The essential salad ingredient, lettuce is packed with chlorophyll, which gives it a fresh green, grassy taste. The most perishable of vegetables, it is at its best when raw.
This crisp, slightly bitter lettuce is an old standby—and the go-to leaf for Caesar salads. Its elongated, narrow leaves have a prominent rib that gives a good crunch. Of all lettuces, romaine has the highest levels of vitamin C; it is also a good source of fiber, potassium, and folate. Look for dark green outer leaves that lighten toward the center.
Members of the butterhead family, these delicate lettuces grow in loose, pale green to pale yellow heads. Their cup-shaped leaves make pretty beds for tuna, crab, or other salads. Both are good sources of vitamin A, potassium, and folate. Bibb heads tend to be smaller and darker, with a sweeter taste. Both varieties require gentle handling and have a short shelf life; use them within 2 days.
Iceberg is the best-selling lettuce in America. It has little flavor or nutritional value but lots of cool crunch and staying power in the fridge. Look for pale green, almost whitish heads that are tightly packed and feel heavy for their size. A classic preparation: quarter a crisp, chilled head of iceberg and serve topped with blue cheese dressing.
These loose-leaved lettuces grow in large, open heads with a profusion of ruffly, deeply colored fronds; look for crisp leaves with no brown edges. Leaf lettuces have more flavor than head lettuces, and red leaf adds a vibrant splash of bronzy red to a salad. Red is high in vitamin A and other antioxidants. Both red and green are good sources of folate.
Escarole has a slightly bitter bite. Its broad, sturdy leaves are good in salads when young and tender; but tougher, more mature specimens are best tossed into soups and stews. Escarole is a good source of vitamins A and C.
Though the names chicory and frisée are sometimes used interchangeably, frisée generally refers to a cross between chicory and greenleaf lettuce that is less bitter than chicory. Chicory has slender, spiky leaves with a bitter, peppery taste. Frisée has attractive loose, feathery yellow-white to green fronds. Both are good sources of vitamins A and C.
Bitter radicchio is an Italian lettuce grown in the United States only since 1988. It has brilliant burgundy-tipped leaves with bright white ribs. It grows either in tight, cabbagelike heads or compact, elongated ones with tapered leaves and a white bulblike base; browning at the base is normal, but avoid spongy heads.
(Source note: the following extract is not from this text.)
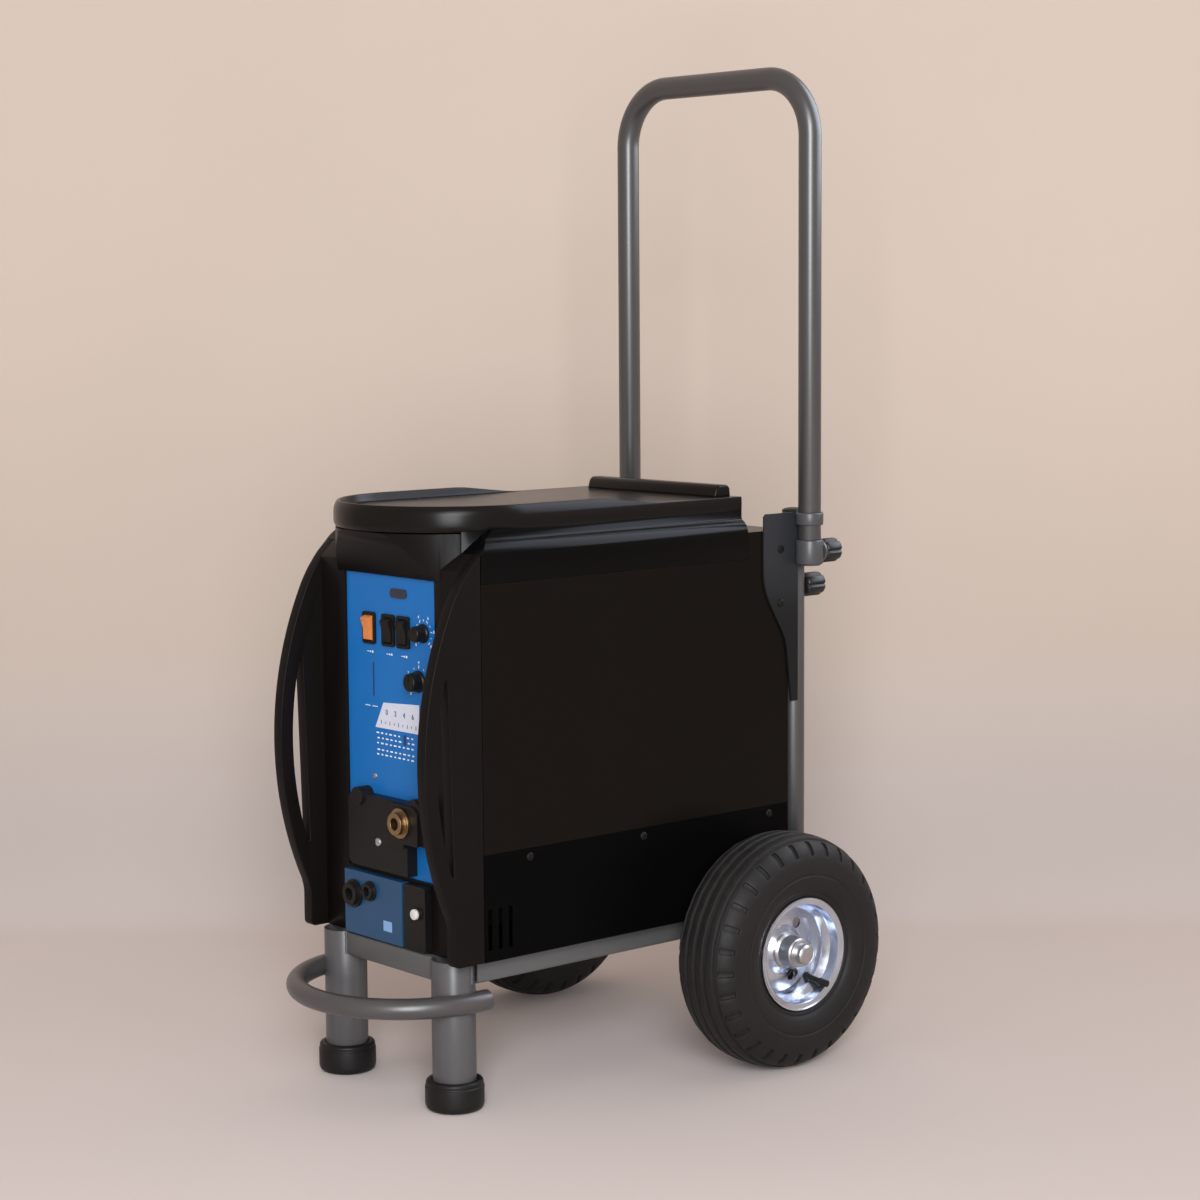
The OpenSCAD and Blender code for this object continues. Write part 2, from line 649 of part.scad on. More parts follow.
// Moulded top with a tray, a lip that fades towards the rear, and a ridge across the back.
module top_cover() {
    skirt_x = case_x - step_t + seat_gap;
    skirt_z = roof_z - band_h + seat_gap;
    edge = slab_x - 3;
    color([0.1, 0.1, 0.11]) place() {
        difference() {
            union() {
                translate([0, 0, slab_z]) linear_extrude(top_z - slab_z) slab_outline(0);
                difference() {
                    along(seam_y, cover_end) polygon(both(concat([[case_x, roof_z - 1]],
                        arc([slab_x - 6, roof_z - 1], case_x - slab_x + 6, 6, 60, 8), [[slab_x, slab_z + 1]])));
                    shoulder_cut();
                }
            }
            translate([0, 0, roof_z - 2]) linear_extrude(top_z - roof_z - 1) intersection() {
                slab_outline(3);
                translate([-case_x, seam_y + 26]) square([2 * case_x, case_l]);
            }
            translate([0, 0, slab_z - 1]) linear_extrude(top_z - slab_z - 2) slab_outline(3);
            block([-case_x, lip_y, roof_z - 2], [case_x, cover_end + 1, roof_z]);
        }
        for (s = [0, 1]) mirror([s, 0, 0])
            block([skirt_x, seam_y, skirt_z], [case_x, cover_end, roof_z + 0.5]);
        intersection() {
            translate([0, 0, top_z - 0.5]) linear_extrude(lip_h + 0.5) difference() {
                slab_outline(0);
                slab_outline(lip_t);
            }
            across(-case_x, case_x) polygon([[lip_y - 1, top_z - 0.5], [lip_y - 1, top_z + lip_h],
                [seam_y + 158, top_z + lip_h], [seam_y + 253, top_z], [seam_y + 253, top_z - 0.5]]);
        }
        across(17 - slab_x, slab_x - 17) polygon([[cover_end - 25, top_z - 0.5], [cover_end - 22, top_z + 9],
            [cover_end - 16, top_z + 12.6], [cover_end - 6, top_z + 12.6], [cover_end - 1, top_z + 9],
            [cover_end, top_z - 0.5]]);
    }
}

// ---------------------------------------------------------------- front panels

dial_at = [56, roof_z - 85];
gauge_at = [47, roof_z - 136];
rocker_z = roof_z - 87;
rocker_xs = [-38, -4, 22];
lens_at = [14, roof_z - 47];
torch_at = [36, deck_z + 136];
shaft_d = 6;
axis_y = panel_y + 1.5;                  // pivot axis of the rockers
rocker_r = rocker_h / 2 - 3.4;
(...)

Though it lacks chlorophyll common in other lettuces, radicchio is a good source of vitamin C and iron. Whole leaves can be used to serve hors d’oeuvres or hold salads like tuna or chicken; they also stand up well to cooking.
This term is used to refer to any mix of loose, tender baby lettuce leaves. Long common in France, mesclun was introduced in the United States just a few decades ago and can now be found sold in bulk or in prepackaged bags. The mix (along with its nutrients) varies according to season and grower but typically contains loose-leaved lettuces, frisée, and radicchio.
How to Store Lettuce
Refrigerate in a loosely closed plastic bag; do not seal tightly, as this can cause the leaves to absorb excess moisture and become soggy. If roots are attached, wrap them in a damp paper towel before placing the lettuce in the bag. Lettuce is delicate and should be eaten within 5 days (iceberg lasts up to 2 weeks); discard any leaves that are wilted or slimy. Do not separate the leaves from the head or wash until just before using. For washed and packaged lettuce, follow the expiration date, no matter how fresh the leaves appear, since bacteria can develop.
How to Prepare Lettuce
To toss a picture-perfect salad, first tear (don’t cut) leaves from the core, then clean and dry them well. The best way to do this is with a salad spinner. Fill it with cold water, add greens to the basket, and swish. Lift out greens, dump the water, and repeat until the water is grit-free. Spin the greens until thoroughly dry (in batches, if necessary). Excess moisture dilutes the dressing. Oil can cause greens to wilt, so dress them just before serving with only enough dressing to nicely coat the leaves without pooling in the bottom of the bowl.